Champions League: *Real Madrid v Borussia Dortmund* - over 2.5 goals @ 1/2
Champions League: *Man City v Ajax* - over 2.5 goals @ 1/2
Champions League: *Paris Saint-Germain v Dinamo Zagreb* - Paris Saint-Germain to win @ 1/6
English Championship: *Burnley v Leeds* - over 1.5 goals @ 1/5
English Championship: *Sheffield Wednesday v Blackpool* - over 1.5 goals @ 1/4

*Stake:* 5 x £20 4-Fold Accumulators

Odds provided by Stan James


----------



## Betting Forum (Nov 7, 2012)

I edited your post as you wanted.

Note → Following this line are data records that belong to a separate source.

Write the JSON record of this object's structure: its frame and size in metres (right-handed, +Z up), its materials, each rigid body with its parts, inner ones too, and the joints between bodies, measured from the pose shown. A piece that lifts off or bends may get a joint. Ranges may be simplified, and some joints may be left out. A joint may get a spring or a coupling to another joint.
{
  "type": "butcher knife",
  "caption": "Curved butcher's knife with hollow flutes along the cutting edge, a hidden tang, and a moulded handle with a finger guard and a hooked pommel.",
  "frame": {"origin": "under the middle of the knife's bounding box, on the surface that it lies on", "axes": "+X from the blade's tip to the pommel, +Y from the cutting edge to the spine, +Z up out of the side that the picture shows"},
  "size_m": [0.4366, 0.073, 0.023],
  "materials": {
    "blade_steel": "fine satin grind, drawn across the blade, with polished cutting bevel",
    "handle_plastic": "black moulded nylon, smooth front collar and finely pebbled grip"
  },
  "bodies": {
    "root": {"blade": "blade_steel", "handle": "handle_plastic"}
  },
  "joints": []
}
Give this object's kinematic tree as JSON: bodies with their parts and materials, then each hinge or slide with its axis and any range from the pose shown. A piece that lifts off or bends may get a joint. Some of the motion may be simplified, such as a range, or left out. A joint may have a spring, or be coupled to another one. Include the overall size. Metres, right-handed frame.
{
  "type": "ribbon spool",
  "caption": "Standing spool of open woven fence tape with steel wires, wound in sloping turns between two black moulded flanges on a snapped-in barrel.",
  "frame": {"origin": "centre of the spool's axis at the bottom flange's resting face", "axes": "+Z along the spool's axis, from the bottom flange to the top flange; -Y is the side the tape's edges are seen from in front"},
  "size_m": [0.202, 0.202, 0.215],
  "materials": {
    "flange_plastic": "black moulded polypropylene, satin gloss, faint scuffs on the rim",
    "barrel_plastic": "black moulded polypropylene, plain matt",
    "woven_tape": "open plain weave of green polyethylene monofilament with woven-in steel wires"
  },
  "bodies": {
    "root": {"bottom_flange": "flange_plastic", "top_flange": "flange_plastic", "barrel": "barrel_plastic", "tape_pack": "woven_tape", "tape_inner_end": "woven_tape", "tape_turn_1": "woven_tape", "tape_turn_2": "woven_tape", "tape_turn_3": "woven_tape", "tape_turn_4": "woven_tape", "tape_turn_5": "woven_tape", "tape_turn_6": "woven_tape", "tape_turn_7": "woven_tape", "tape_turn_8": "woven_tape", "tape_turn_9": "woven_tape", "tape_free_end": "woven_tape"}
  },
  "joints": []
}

Welcome to the forum!


----------



## SpinUpBetting (Nov 10, 2012)

Real Madrid 2-2 Borussia Dortmund
Man City 2-2 Ajax
Paris Saint-Germain 4-0 Dinamo Zagreb
Burnley 1-0 Leeds
Sheffield Wednesday 0-2 Blackpool

Balance: £65


----------



## SpinUpBetting (Nov 10, 2012)

English Championship - *Ipswich v Burnley* - Burnley to score over 1.5 goals @ 5/4
English Championship - *Cardiff v Hull* - Cardiff to win with 3 or more goals scored in the match @ 9/4
German Bundesliga - *Bayern Munich v Eintracht Frankfurt* - Bayern Munich to win with 3 or more goals scored in the match @ 2/5
German Bundesliga - *Schalke v Werder Bremen* - Schalke to win with 3 or more goals scored in the match @ Evens
English Premier League - *Chelsea v Liverpool* - Chelsea to win 'Draw No Bet' @ 2/5

*Stake:* 10 x £6.50 Trebles

Odds provided by Ladbrokes


----------



## Dagger (Nov 15, 2012)

I have seen a few of these spin ups down the years and some years ago I turned £100 into £1100 but then lost it again. The hard part is knowing when to stop because you always think that you can do better and win more. Unless you have reason to believe that the prices are wrong with the betting firms then I cannot see how the bets can be +EV. If they are not +EV and merely high probability of winning type bets then ultimately the money will be lost......unless the sample size is small enough.


----------



## SpinUpBetting (Nov 16, 2012)

Ipswich 2-1 Burnley
Cardiff 2-1 Hull
Bayern Munich 2-0 Eintracht Frankfurt
Schalke 2-1 Werder Bremen
Chelsea 1-1 Liverpool

Balance: £43


----------



## SpinUpBetting (Nov 16, 2012)

Italian Serie A - *Catania v Chievo* - Catania to win 'Draw No Bet' @ 4/11
German Bundesliga - *Eintracht Frankfurt v Augsburg* - Eintracht Frankfurt to win 'Draw No Bet' @ 3/10
English championship - *Crystal Palace v Derby* - Crystal Palace to win 'Draw No Bet' @ 4/11
English Premier League - *Arsenal v Tottenham* - Both teams to score @ 8/15
English Premier League - *Man City v Aston Villa* - Man City to win @ 2/9
Spanish La Liga - *Valencia v Espanyol* - Valencia to win 'Draw No Bet' @ 1/5

*Stake:* 15 x £2.86 4-Fold Accumulators


----------



## SpinUpBetting (Nov 18, 2012)

Catania 2-1 Chievo
Eintracht Frankfurt 4-2 Augsburg
Crystal Palace 3-0 Derby
Arsenal 5-2 Tottenham
Man City 5-0 Aston Villa
Valencia 2-1 Espanyol

Balance: £133


----------



## SpinUpBetting (Nov 20, 2012)

Champions League - *BATE Borisov v Lille* - BATE Borisov to win 'Draw No Bet' @ 4/7
Champions League - *Man City v Real Madrid* - over 2.5 goals @ 8/15


*Stake:* £66 Double

Odds provided by Stan James


----------